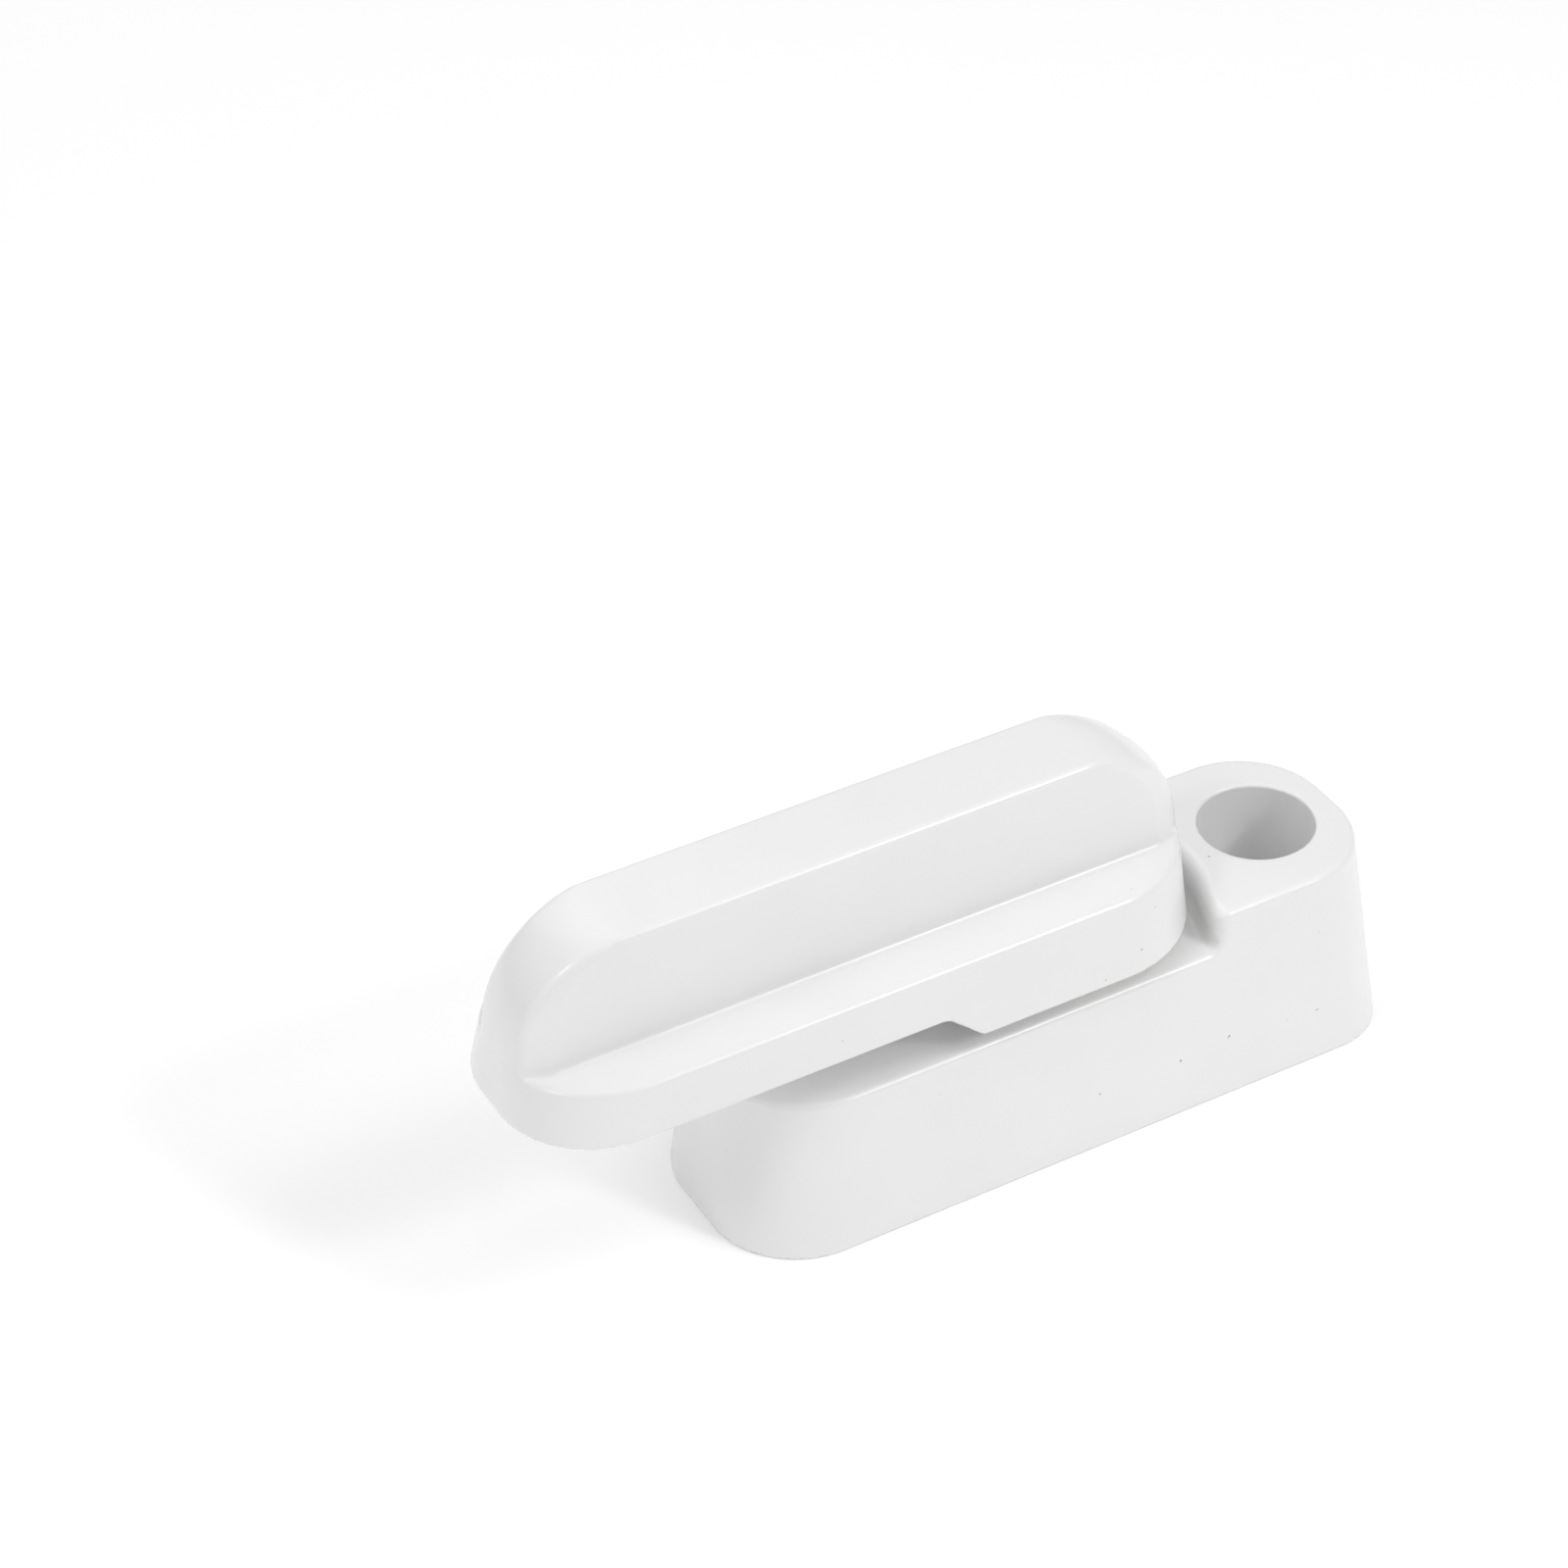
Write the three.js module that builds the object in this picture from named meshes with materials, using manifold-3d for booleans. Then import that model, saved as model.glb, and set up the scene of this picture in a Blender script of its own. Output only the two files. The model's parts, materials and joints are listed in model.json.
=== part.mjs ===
// Swing-arm window lock: a die-cast base that is screwed to the window frame, and a die-cast arm
// that turns on a sprung pin to reach over the sash. Millimetres, +Z up, mounting face at z = 0.
// +X runs from the arm's free end to the screw boss. The lock is drawn unlocked, arm over the base.
// The origin is the middle of the lock's length, on the pad at the crossing of the base's ribs.

import * as THREE from 'three';
import { LoftGeometry } from 'three/addons/geometries/LoftGeometry.js';
import { mergeVertices } from 'three/addons/utils/BufferGeometryUtils.js';
import Module from 'manifold-3d';

const wasm = await Module();
wasm.setup();

// ---------- driving dimensions ----------

const ROUND_STEPS = 48; // sides of a full circle
const CORNER_STEPS = 10; // sides of one rounded corner
const OVERCUT = 1; // how far a cutting tool runs past the face that it opens

// Base casting. Outline sizes are at the mounting face, and every wall leans in by the draft.
// Its corners grow rounder towards the top.
const BASE_LEFT = -21.5;
const BASE_RIGHT = 38;
const BASE_HALF_WIDTH = 10;
const BASE_DRAFT = Math.tan(THREE.MathUtils.degToRad(4.8));
const LEFT_CORNER_FOOT = 7.4;
const LEFT_CORNER_TOP = 8.4;
const RIGHT_CORNER_FOOT = 5.7;
const RIGHT_CORNER_TOP = 7.2;
const DECK_Z = 14;
const BOSS_Z = 17.35;

// Pivot axis, and the hollow end of the boss that the arm turns in.
const PIVOT_X = 10.7;
const HOLLOW_RADIUS_DECK = 11.4;
const HOLLOW_RADIUS_TOP = 11.7;
const BOSS_FLAT_OFFSET = 9.85; // the boss's front corners are flat here, measured from the pivot

// Screw holes: a deep round counterbore with a flat seat, then a clearance hole.
const SCREW_END_DISTANCE = 8.4; // from each end of the base
const COUNTERBORE_RADIUS = 4.7;
const SCREW_SEAT_Z = 4.6;
const SCREW_HOLE_RADIUS = 2.4;

// Hollow underside.
const WALL = 2;
const ROOF_THICKNESS = 2.4;
const RIB_THICKNESS = 1.8;
const RIB_PAD_RADIUS = 2.5;
const POCKET_RADIUS = 6.4;
const POCKET_WALL = 1.6;
const POCKET_ROOF_Z = 8;

// Arm casting. Outline sizes are at the raised underside, which bears on the sash.
const ARM_FREE_END = -38;
const ARM_HALF_WIDTH = 9.25;
const ARM_FREE_CORNER = 7.7; // grows with height, as the base's corners do
const ARM_FREE_CORNER_LEDGE = 8.5;
const ARM_ROUND_X = 11.6; // centre of the half-round end
const ARM_DRAFT = Math.tan(THREE.MathUtils.degToRad(6.4));
const PAD_Z = 15.8;
const UNDERSIDE_Z = 18.3;
const LEDGE_Z = 22.8;
const RIDGE_Z = 32.5;
const PAD_END_X = -1.5; // where the low pad round the pivot ends and the step rises
const STEP_RUN = 2.9;
const RIDGE_HALF_WIDTH = 4.15; // at the ledge
const RIDGE_HALF_WIDTH_TOP = 3.75;
const RIDGE_END_STEPS = 10;
const RIDGE_WIDTH_STEPS = 6;

// Pin and what is on it, from the arm down into the pocket.
const PIN_RADIUS = 3.5;
const PIN_TOP_Z = 27;
const PIN_BOTTOM_Z = 0.4;
const PIN_CHAMFER = 0.5;
const PRESS_GAP = 0.05;
const RUNNING_GAP = 0.1;
const FACE_GAP = 0.05;
const BLIND_GAP = 0.4;
const THRUST_WASHER_RADIUS = 7.2;
const WASHER_THICKNESS = 0.9;
const WASHER_RADIUS = 6.1;
const WASHER_BORE_RADIUS = 3.65;
const SPRING_WIRE_RADIUS = 0.45;
const SPRING_RADIUS = 4.85;
const SPRING_TURNS = 3;
const SPRING_STEPS_PER_TURN = 24;
const SPRING_WIRE_SIDES = 8;
const CLIP_THICKNESS = 0.7;
const CLIP_INNER_RADIUS = 2.8;
const CLIP_OUTER_RADIUS = 5.2;
const CLIP_MOUTH_ANGLE = THREE.MathUtils.degToRad(70);
const GROOVE_RADIUS = 2.7;
const GROOVE_BOTTOM_Z = 1.1;
const GROOVE_TOP_Z = 1.9;

// ---------- sizes worked out from those ----------

const BOSS_SCREW_X = BASE_RIGHT - SCREW_END_DISTANCE;
const DECK_SCREW_X = BASE_LEFT + SCREW_END_DISTANCE;
const CAVITY_ROOF_Z = DECK_Z - ROOF_THICKNESS;
const LEDGE_INSET = (LEDGE_Z - UNDERSIDE_Z) * ARM_DRAFT;
const CLIP_Z = (GROOVE_BOTTOM_Z + GROOVE_TOP_Z - CLIP_THICKNESS) / 2;
const RETAINING_WASHER_Z = CLIP_Z + CLIP_THICKNESS + FACE_GAP;
const DECK_WASHER_Z = POCKET_ROOF_Z - FACE_GAP - WASHER_THICKNESS;
const SPRING_BOTTOM_Z = RETAINING_WASHER_Z + WASHER_THICKNESS + FACE_GAP + SPRING_WIRE_RADIUS;
const SPRING_TOP_Z = DECK_WASHER_Z - FACE_GAP - SPRING_WIRE_RADIUS;

// ---------- materials ----------

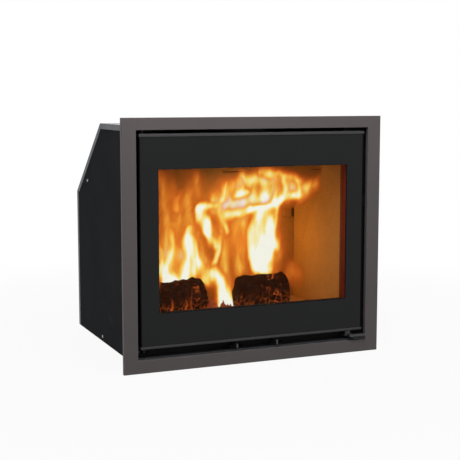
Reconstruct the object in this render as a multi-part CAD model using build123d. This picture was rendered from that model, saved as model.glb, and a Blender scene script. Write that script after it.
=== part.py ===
from build123d import *
import os
from math import atan2, cos, degrees, radians, sin, tan

# Built-in wood fireplace insert: a lined steel firebox with a glazed door, inside a sheet
# metal casing with a sloped back, and a trim frame that covers the edge of the wall niche.
# Millimetres. X runs to the right seen from the room, Y into the wall, Z up. The origin is
# the middle of the base plate's underside, where the casing stands on the niche floor.

# --- Driving dimensions: trim frame --------------------------------------------------------
trim_width = 690.0
trim_height = 610.0
trim_drop = 31.0            # the trim's lower edge hangs this far below the niche floor
trim_side_face = 35.5
trim_top_face = 29.0
trim_bottom_face = 31.0
trim_depth = 10.0
trim_sheet = 2.0
trim_edge_round = 0.8

# --- Driving dimensions: casing ------------------------------------------------------------
trim_overlap_side = 16.0    # trim's outer edge beyond the casing's cover lips
trim_overlap_top = 18.0     # trim's upper edge above the casing's top
casing_depth = 458.0        # wall face to rear face
slope_drop = 189.0          # height that the sloped back takes
side_sheet = 2.0
cover_sheet = 1.5
cover_lip = 14.0
base_sheet = 3.0
base_flange_height = 25.0
base_flange_setback = 20.0
bracket_sheet = 2.0
bracket_height = 30.0
trim_bracket_reach = 43.0
trim_bracket_gap = 2.5      # ear's end to the trim's outer return
spacer_flange = 26.0
bracket_screw_y = 36.0      # behind the wall face
bracket_screw_drop = 202.0  # below the casing's top
rear_screw_y = 108.0        # ahead of the rear face
rear_screw_drop = 51.0      # below the slope
base_screw_y = 2.0          # ahead of the casing's middle

# --- Driving dimensions: firebox -----------------------------------------------------------
plate = 4.0
lining = 30.0
side_air_gap = 33.5         # side panel to firebox
rear_air_gap = 113.5        # rear cover to firebox
air_chamber = 28.0
top_gap = 32.5
slope_gap = 30.0
jamb_margin = 7.5
jamb_head = 4.5
jamb_notch_play = 1.8       # over the air tabs
jamb_notch_top = 26.0
jamb_top_gap = 2.5
riser_depth = 10.0
riser_wall = 1.5
manifold_height = 19.5
manifold_depth = 24.0
air_slit = 3.0
rear_lining_height = 256.0
baffle_heel = 27.0
baffle_drop = 45.7          # baffle's lower front edge below the deflector
baffle_board = 30.0
throat = 75.0
side_lining_stop = 26.0
lining_play = 0.3
slot_height = 5.0
slot_depth = 8.0
side_slot_length = 26.0
centre_slot_length = 58.0
slot_run = 205.0            # along the baffle, from its heel to the slots
baffle_notch_width = 7.0
baffle_notch_height = 25.0
deflector_sheet = 3.0
deflector_drop = 21.0
deflector_gap = 57.0        # deflector's rear edge to the firebox back
rest_width = 12.0

# --- Driving dimensions: hearth ------------------------------------------------------------
grate_width = 250.0
hearth_margin = 49.5        # grate's front and rear edge from the linings' ends
grate_thickness = 12.0
grate_ledge = 10.0
grate_play = 1.0
grate_bars = 13
grate_slot_width = 8.0
grate_rim = 16.0
grate_corner = 3.0
well_sheet = 2.0
well_floor_gap = 2.0
pan_play = 2.0
pan_sheet = 1.5
guard_height = 28.0
guard_thickness = 6.0
guard_foot = 14.0
guard_setback = 23.0

# --- Driving dimensions: flue and air inlet -------------------------------------------------
flue_bore = 150.0
flue_wall = 4.0
flue_rise = 4.0             # collar's top above the casing's top
flue_flange_width = 13.0
flue_flange_thickness = 4.0
flue_front_gap = 1.7        # flue's flange to the front plate
flue_rear_gap = 7.3         # flue's flange to the start of the slope
flue_bolt_size = 6.0
flue_bolt_width = 9.6
flue_bolt_head = 3.6
flue_bolt_count = 4
cover_hole_gap = 3.0
inlet_bore = 100.0
inlet_wall = 2.0
inlet_length = 40.0
inlet_flange_width = 10.0
plenum_margin = 13.0        # plenum's walls beyond the inlet's flange
plenum_sheet = 1.5

# --- Driving dimensions: door --------------------------------------------------------------
door_recess = 5.0
door_gap = 8.7
control_gap = 25.0          # trim opening's lower edge to the door's lower edge
door_depth = 26.0
seal_gap = 5.0
window_side = 48.0
window_top = 85.0
window_bottom = 86.0
window_reveal = 1.4
door_sheet = 2.5
door_rear_plate = 3.0
rail_height = 7.0
rail_lip = 1.5
rail_round = 3.0
glass = 4.0
glass_play = 0.5
glass_hold = 3.0
glass_gasket_thickness = 3.0
glass_flange = 12.0
glass_gasket_width = 10.0
rope_width = 10.0
rope_inset = 4.0
rope_gap = 0.3
rope_corner = 8.0
top_screw_inset = 44.8      # outer rail screws from the door's edges
bottom_screw_inset = 100.8
rail_screw_setback = 14.0
rail_block_half = 8.0
rail_block_height = 8.0
hinge_inset_x = 9.7
hinge_inset_y = 10.5
hinge_pin_size = 8.0
hinge_pin_grip = 16.0
hinge_block = 14.0
hinge_washer_width = 3.2
hinge_gap = 1.5
fitting_sheet = 3.0         # hinge brackets and latch catch
hinge_leg = 10.0
hinge_half = 15.0
running_play = 0.08         # radial, pins and shafts that turn

# --- Driving dimensions: door lever and latch ----------------------------------------------
lever_inset = 34.8          # shaft from the door's edge
lever_shaft_size = 10.0
lever_thickness = 6.0
lever_low = 11.0
lever_hub = 11.0
lever_tip_gap = 2.5         # grip's end to the trim
lever_grip = 10.0
lever_reach = 8.0           # grip ahead of the trim's face
lever_round = 2.0
boss_play = 0.4
bush_wall = 2.0
bush_flange = 1.4
bush_flange_width = 2.0
tongue_length = 13.0
tongue_half = 3.0
tongue_hub_wall = 2.0
tongue_height = 10.0
latch_low = 2.5             # above the door's lower rail
catch_lip = 10.0
catch_offset = 18.0         # catch's far side from the shaft
catch_foot = 22.0
catch_height = 12.0
bearing_rise = 22.0         # above the latch tongue

# --- Driving dimensions: air controls ------------------------------------------------------
primary_tab_x = -50.0
secondary_tab_x = 59.0
tab_thickness = 4.5
tab_height = 12.4
tab_low = 6.8
tab_tail_gap = 2.0          # tab's rear end to the air box
slide_travel = 22.0         # each way
slide_inner = 20.0          # plate's end towards the middle, from the tab
slide_outer = 62.0          # plate's end away from the middle, from the tab
slide_depth = 36.0
slide_sheet = 2.5
slide_neck_half = 6.0
slide_play = 0.3
guide_height = 2.2
guide_width = 6.0
valve_sheet = 2.5
valve_end = 5.0
valve_port_half = 15.0
valve_port_depth = 16.0
air_box_sheet = 2.0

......

Transcribe the records above exactly, beginning at the line that contains "Reconstruct the object" and ending with the line that contains "from math import", both included, and nothing else.

Reconstruct the object in this render as a multi-part CAD model using build123d. This picture was rendered from that model, saved as model.glb, and a Blender scene script. Write that script after it.
=== part.py ===
from build123d import *
import os
from math import atan2, cos, degrees, radians, sin, tan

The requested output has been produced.